▶ Exercise instructions: Restate each of the lines given below, word for word.

▶ Given data:
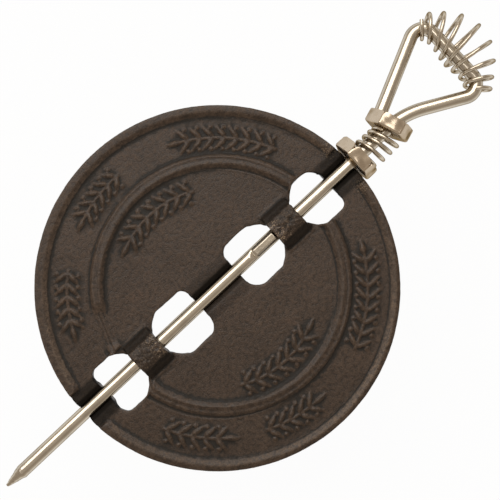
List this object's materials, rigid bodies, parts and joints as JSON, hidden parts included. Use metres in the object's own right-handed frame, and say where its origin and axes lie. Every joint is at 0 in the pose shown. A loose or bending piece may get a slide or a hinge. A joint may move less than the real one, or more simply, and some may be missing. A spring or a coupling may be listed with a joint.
{
  "type": "stovepipe damper",
  "caption": "Round cast iron stovepipe damper plate on a bent steel spindle, with a spring between two hex cups and a barrel coil handle.",
  "frame": {"origin": "the plate's centre, on the axis of the spindle, at half the web's thickness", "axes": "+X along the spindle from the plate's centre to the handle, +Z out of the plate's front face, which looks up the flue when the damper is shut, +Y across the plate"},
  "size_m": [0.2641, 0.146, 0.0212],
  "materials": {
    "plate_iron": "bare sand-cast iron, dark grey-brown and finely grained, with a little brown oxide",
    "spindle_steel": "nickel-plated drawn steel rod, bright and slightly warm",
    "coil_steel": "nickel-plated spring wire, bright and slightly warm",
    "cup_steel": "nickel-plated pressed sheet steel, bright and slightly warm"
  },
  "bodies": {
    "washer": {"pipe_washer": "cup_steel"},
    "plate": {"damper_plate": "plate_iron"},
    "spring": {"pressure_spring": "coil_steel"},
    "handle": {"spindle": "spindle_steel", "keeper_cap": "cup_steel", "handle_coil": "coil_steel"}
  },
  "joints": [
    {"name": "damper_turn", "type": "hinge", "parent": "washer", "child": "plate", "pos_m": [0, 0, 0], "axis": [1, 0, 0], "continuous": true},
    {"name": "lug_release", "type": "hinge", "parent": "plate", "child": "spring", "pos_m": [0, 0, 0], "axis": [1, 0, 0], "range_deg": [0, 180]},
    {"name": "handle_push", "type": "slide", "parent": "spring", "child": "handle", "axis": [-1, 0, 0], "range_m": [0, 0.005], "stiffness_N_per_m": 6500, "deforming": ["pressure_spring"]}
  ]
}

▶ Exercise solution:
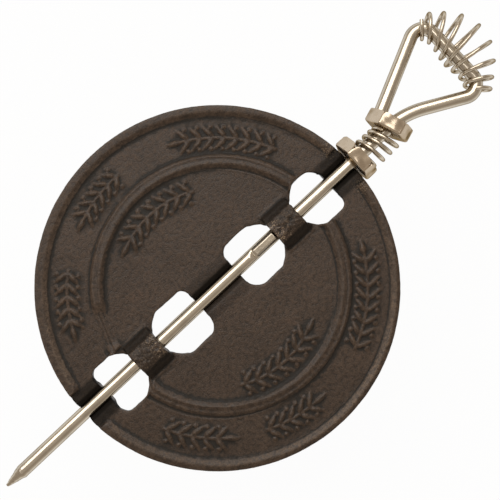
List this object's materials, rigid bodies, parts and joints as JSON, hidden parts included. Use metres in the object's own right-handed frame, and say where its origin and axes lie. Every joint is at 0 in the pose shown. A loose or bending piece may get a slide or a hinge. A joint may move less than the real one, or more simply, and some may be missing. A spring or a coupling may be listed with a joint.
{
  "type": "stovepipe damper",
  "caption": "Round cast iron stovepipe damper plate on a bent steel spindle, with a spring between two hex cups and a barrel coil handle.",
  "frame": {"origin": "the plate's centre, on the axis of the spindle, at half the web's thickness", "axes": "+X along the spindle from the plate's centre to the handle, +Z out of the plate's front face, which looks up the flue when the damper is shut, +Y across the plate"},
  "size_m": [0.2641, 0.146, 0.0212],
  "materials": {
    "plate_iron": "bare sand-cast iron, dark grey-brown and finely grained, with a little brown oxide",
    "spindle_steel": "nickel-plated drawn steel rod, bright and slightly warm",
    "coil_steel": "nickel-plated spring wire, bright and slightly warm",
    "cup_steel": "nickel-plated pressed sheet steel, bright and slightly warm"
  },
  "bodies": {
    "washer": {"pipe_washer": "cup_steel"},
    "plate": {"damper_plate": "plate_iron"},
    "spring": {"pressure_spring": "coil_steel"},
    "handle": {"spindle": "spindle_steel", "keeper_cap": "cup_steel", "handle_coil": "coil_steel"}
  },
  "joints": [
    {"name": "damper_turn", "type": "hinge", "parent": "washer", "child": "plate", "pos_m": [0, 0, 0], "axis": [1, 0, 0], "continuous": true},
    {"name": "lug_release", "type": "hinge", "parent": "plate", "child": "spring", "pos_m": [0, 0, 0], "axis": [1, 0, 0], "range_deg": [0, 180]},
    {"name": "handle_push", "type": "slide", "parent": "spring", "child": "handle", "axis": [-1, 0, 0], "range_m": [0, 0.005], "stiffness_N_per_m": 6500, "deforming": ["pressure_spring"]}
  ]
}